___ Given data
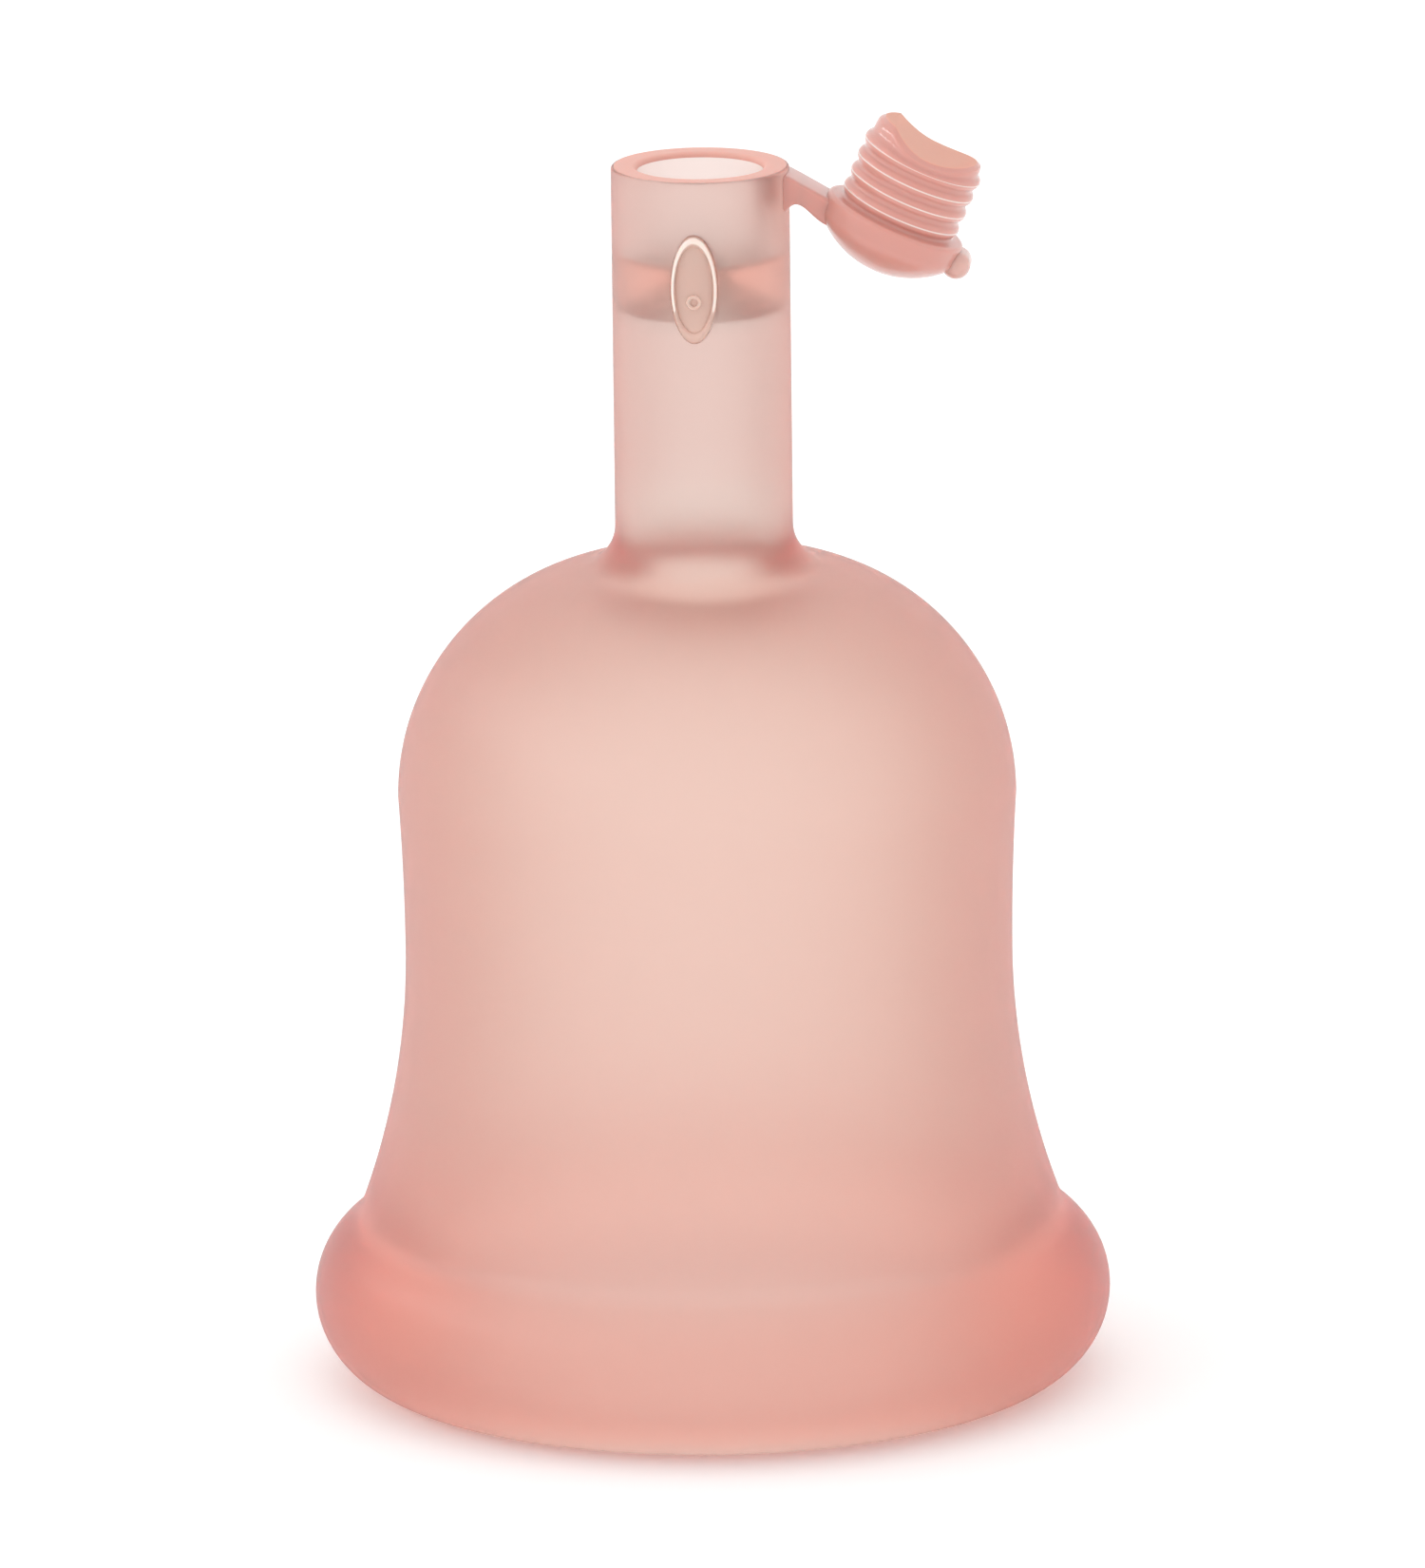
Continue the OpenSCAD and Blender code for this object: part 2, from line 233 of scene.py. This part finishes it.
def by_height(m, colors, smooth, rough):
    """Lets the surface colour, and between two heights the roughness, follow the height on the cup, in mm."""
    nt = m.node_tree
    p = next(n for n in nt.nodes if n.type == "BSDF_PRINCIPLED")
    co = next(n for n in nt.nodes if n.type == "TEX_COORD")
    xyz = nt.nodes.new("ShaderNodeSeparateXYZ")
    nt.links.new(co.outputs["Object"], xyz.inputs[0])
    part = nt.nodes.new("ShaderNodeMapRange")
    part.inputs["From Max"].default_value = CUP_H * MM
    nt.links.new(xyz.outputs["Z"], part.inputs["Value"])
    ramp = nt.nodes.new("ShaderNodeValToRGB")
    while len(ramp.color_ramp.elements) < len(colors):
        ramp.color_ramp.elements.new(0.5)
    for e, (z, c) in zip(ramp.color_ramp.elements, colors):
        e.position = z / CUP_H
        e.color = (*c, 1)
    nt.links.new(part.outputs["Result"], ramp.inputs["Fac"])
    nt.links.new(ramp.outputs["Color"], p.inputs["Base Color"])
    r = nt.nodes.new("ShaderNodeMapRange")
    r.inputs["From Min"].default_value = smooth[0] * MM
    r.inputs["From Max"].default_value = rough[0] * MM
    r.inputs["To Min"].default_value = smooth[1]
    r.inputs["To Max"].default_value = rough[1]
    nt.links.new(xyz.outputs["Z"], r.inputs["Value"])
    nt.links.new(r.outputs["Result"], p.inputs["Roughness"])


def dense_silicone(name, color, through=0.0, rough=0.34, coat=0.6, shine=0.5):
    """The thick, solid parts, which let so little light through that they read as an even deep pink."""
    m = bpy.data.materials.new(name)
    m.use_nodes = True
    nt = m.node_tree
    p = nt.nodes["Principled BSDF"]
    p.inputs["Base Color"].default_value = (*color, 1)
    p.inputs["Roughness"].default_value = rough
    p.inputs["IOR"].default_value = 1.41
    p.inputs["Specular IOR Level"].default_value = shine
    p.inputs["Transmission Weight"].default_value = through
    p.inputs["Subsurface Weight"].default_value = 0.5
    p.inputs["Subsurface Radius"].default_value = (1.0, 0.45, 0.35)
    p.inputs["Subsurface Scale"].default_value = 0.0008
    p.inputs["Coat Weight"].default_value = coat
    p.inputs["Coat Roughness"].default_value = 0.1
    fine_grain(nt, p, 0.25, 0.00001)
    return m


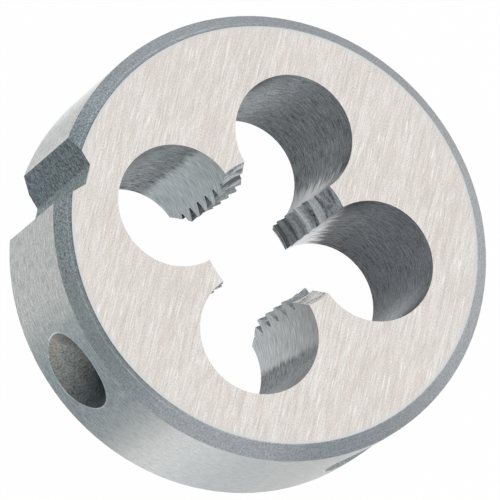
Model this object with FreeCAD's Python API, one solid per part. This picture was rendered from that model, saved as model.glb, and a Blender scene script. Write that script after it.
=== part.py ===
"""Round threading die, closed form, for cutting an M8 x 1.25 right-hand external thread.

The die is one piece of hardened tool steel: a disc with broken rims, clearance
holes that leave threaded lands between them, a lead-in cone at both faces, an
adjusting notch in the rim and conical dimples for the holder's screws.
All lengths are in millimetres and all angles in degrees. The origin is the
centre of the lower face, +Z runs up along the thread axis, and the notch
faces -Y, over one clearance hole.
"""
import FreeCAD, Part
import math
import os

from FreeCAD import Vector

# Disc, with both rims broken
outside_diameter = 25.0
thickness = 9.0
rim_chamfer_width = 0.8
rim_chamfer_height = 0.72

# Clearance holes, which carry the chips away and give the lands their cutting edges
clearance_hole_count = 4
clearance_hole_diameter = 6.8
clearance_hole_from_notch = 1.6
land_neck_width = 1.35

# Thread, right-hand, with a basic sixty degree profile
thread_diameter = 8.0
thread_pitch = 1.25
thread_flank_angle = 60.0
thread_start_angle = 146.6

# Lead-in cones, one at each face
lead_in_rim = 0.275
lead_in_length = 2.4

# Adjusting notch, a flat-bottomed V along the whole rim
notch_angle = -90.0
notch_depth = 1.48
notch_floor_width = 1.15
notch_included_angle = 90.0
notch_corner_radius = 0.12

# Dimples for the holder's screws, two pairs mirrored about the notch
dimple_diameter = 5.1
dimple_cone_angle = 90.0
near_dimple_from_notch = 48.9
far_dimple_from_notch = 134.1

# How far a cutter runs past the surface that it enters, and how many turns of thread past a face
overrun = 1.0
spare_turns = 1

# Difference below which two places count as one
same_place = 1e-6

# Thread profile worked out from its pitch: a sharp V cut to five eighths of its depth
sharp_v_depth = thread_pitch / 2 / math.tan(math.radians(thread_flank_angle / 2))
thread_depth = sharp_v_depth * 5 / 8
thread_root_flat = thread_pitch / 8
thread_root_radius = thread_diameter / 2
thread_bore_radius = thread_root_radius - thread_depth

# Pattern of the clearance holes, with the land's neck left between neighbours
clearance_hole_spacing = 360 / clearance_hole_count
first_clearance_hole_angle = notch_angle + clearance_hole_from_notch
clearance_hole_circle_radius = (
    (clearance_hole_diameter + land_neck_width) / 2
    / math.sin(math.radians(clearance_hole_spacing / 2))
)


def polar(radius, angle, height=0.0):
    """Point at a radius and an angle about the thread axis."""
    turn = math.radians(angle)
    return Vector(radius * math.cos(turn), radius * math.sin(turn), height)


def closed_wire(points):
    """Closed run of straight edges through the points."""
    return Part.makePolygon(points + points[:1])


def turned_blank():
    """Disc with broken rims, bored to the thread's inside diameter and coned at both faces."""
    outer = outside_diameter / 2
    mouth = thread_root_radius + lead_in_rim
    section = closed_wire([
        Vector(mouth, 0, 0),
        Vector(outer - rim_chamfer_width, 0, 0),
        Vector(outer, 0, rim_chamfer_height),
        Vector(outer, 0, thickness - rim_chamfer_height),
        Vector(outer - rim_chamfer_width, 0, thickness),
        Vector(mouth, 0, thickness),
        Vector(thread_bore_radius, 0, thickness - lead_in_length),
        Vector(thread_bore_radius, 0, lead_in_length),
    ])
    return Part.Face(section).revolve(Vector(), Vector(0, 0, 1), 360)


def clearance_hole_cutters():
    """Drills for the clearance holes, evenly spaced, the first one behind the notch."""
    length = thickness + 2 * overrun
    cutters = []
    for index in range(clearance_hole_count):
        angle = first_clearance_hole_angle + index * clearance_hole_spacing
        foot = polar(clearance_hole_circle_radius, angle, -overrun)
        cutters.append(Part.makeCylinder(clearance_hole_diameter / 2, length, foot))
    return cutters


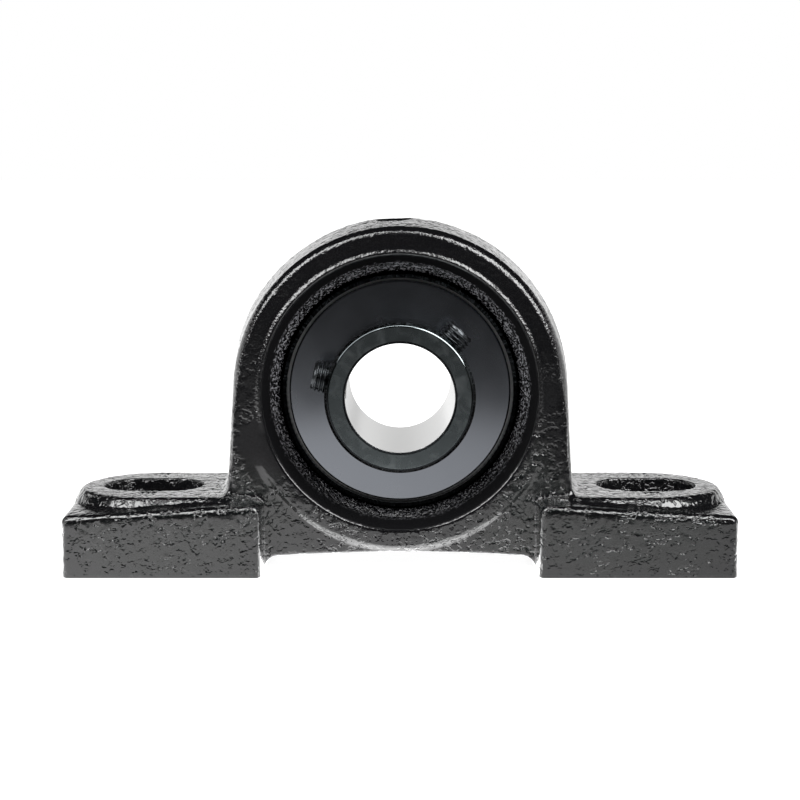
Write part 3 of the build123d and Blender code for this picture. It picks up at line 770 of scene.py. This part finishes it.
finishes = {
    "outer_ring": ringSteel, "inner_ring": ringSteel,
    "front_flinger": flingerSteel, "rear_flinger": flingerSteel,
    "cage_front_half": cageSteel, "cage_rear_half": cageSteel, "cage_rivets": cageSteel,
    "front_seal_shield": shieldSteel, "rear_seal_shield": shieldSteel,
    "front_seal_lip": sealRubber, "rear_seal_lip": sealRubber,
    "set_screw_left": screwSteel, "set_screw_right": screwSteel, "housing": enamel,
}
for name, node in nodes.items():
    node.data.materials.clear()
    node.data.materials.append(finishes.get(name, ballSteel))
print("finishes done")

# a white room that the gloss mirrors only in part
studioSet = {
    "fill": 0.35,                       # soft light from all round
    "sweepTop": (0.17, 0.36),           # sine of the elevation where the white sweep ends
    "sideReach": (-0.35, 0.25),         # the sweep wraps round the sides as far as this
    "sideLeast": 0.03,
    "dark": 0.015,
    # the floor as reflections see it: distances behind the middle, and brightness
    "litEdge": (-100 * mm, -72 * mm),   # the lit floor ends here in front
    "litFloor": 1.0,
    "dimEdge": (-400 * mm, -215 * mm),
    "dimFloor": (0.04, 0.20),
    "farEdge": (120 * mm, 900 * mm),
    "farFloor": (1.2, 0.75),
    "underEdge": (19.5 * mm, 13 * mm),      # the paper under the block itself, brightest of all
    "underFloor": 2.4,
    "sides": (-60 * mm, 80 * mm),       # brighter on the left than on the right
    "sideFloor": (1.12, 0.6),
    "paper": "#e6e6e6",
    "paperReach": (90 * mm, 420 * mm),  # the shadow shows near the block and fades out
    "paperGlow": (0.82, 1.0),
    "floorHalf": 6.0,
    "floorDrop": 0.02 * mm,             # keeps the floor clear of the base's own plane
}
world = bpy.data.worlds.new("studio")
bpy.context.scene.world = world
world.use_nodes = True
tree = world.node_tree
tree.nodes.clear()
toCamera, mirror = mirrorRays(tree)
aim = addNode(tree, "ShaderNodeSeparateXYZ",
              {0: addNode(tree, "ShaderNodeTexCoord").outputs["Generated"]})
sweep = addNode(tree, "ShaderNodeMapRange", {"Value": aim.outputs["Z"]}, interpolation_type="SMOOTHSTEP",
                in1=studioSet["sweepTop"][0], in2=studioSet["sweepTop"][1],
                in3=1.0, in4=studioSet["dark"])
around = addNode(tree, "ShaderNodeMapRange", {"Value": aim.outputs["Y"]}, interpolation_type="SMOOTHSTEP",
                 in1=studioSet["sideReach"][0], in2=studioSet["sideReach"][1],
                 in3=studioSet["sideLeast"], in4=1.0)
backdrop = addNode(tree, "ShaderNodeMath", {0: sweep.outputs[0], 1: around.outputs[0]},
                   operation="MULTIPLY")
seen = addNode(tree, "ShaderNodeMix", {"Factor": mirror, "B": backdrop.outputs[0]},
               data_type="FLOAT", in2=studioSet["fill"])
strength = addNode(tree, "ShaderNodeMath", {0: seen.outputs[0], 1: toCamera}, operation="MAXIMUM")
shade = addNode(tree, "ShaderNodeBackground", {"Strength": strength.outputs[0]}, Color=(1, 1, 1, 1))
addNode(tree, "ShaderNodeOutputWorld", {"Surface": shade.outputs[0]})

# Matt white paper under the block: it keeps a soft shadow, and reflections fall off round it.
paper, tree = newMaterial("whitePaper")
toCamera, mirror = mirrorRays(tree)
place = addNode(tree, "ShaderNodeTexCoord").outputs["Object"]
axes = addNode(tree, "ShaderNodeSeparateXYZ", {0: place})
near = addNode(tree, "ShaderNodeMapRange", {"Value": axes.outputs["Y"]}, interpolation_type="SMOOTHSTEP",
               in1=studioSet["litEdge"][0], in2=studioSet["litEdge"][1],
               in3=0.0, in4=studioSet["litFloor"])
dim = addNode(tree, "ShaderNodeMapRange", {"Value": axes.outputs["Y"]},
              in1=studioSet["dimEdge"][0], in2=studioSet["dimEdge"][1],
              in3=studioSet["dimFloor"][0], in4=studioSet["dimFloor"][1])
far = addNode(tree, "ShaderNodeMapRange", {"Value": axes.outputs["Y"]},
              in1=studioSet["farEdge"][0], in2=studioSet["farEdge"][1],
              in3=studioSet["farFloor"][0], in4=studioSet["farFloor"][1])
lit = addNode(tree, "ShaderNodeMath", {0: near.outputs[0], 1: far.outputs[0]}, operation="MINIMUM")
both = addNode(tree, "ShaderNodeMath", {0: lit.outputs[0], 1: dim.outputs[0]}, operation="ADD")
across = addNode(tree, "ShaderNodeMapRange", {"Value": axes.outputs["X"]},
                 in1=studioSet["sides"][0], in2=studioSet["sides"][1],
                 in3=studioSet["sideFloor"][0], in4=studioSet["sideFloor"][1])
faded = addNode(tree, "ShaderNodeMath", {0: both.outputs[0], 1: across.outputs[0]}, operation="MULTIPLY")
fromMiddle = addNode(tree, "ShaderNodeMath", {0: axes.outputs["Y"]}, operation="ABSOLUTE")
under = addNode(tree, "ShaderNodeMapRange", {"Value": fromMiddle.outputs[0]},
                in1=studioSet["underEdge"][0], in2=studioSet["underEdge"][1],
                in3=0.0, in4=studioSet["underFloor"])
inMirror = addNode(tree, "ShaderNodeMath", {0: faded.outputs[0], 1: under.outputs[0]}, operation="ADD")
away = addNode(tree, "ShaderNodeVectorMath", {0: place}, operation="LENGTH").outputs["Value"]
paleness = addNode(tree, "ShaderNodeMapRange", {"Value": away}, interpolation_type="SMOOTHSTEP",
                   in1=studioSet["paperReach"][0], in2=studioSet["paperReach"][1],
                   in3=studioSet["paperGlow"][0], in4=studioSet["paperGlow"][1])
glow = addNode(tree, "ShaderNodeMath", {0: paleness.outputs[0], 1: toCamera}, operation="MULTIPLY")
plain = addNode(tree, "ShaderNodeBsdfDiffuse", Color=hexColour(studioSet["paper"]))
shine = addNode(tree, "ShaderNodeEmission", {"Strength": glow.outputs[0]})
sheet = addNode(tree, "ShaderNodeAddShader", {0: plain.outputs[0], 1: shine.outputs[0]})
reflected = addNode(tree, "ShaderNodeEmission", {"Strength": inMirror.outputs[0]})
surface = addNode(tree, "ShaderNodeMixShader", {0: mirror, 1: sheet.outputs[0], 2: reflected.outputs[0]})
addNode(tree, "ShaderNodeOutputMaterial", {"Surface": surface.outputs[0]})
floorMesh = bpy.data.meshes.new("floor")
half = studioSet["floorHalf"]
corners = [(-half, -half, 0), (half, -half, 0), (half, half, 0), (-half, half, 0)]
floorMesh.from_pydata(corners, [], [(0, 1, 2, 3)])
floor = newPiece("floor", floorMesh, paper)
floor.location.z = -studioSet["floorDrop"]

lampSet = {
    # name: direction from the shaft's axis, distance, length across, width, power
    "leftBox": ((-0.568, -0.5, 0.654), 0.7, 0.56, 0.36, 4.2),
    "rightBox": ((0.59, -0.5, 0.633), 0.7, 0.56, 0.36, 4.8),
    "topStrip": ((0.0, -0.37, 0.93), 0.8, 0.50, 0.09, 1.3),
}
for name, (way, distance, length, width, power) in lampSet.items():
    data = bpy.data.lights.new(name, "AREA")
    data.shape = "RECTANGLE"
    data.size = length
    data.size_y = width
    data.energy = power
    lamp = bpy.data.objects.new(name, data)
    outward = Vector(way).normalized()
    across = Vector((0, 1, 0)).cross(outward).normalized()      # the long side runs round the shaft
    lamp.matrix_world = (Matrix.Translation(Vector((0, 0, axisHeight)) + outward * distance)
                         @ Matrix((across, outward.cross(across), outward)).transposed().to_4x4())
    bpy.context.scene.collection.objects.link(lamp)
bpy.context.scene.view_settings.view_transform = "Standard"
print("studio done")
______
Exercise requirements | Starting at the line that contains "Model this object" and stopping at the line that contains "right-hand external thread.", transcribe the lines exactly; both boundary lines are to be included.

Output |
Model this object with FreeCAD's Python API, one solid per part. This picture was rendered from that model, saved as model.glb, and a Blender scene script. Write that script after it.
=== part.py ===
"""Round threading die, closed form, for cutting an M8 x 1.25 right-hand external thread.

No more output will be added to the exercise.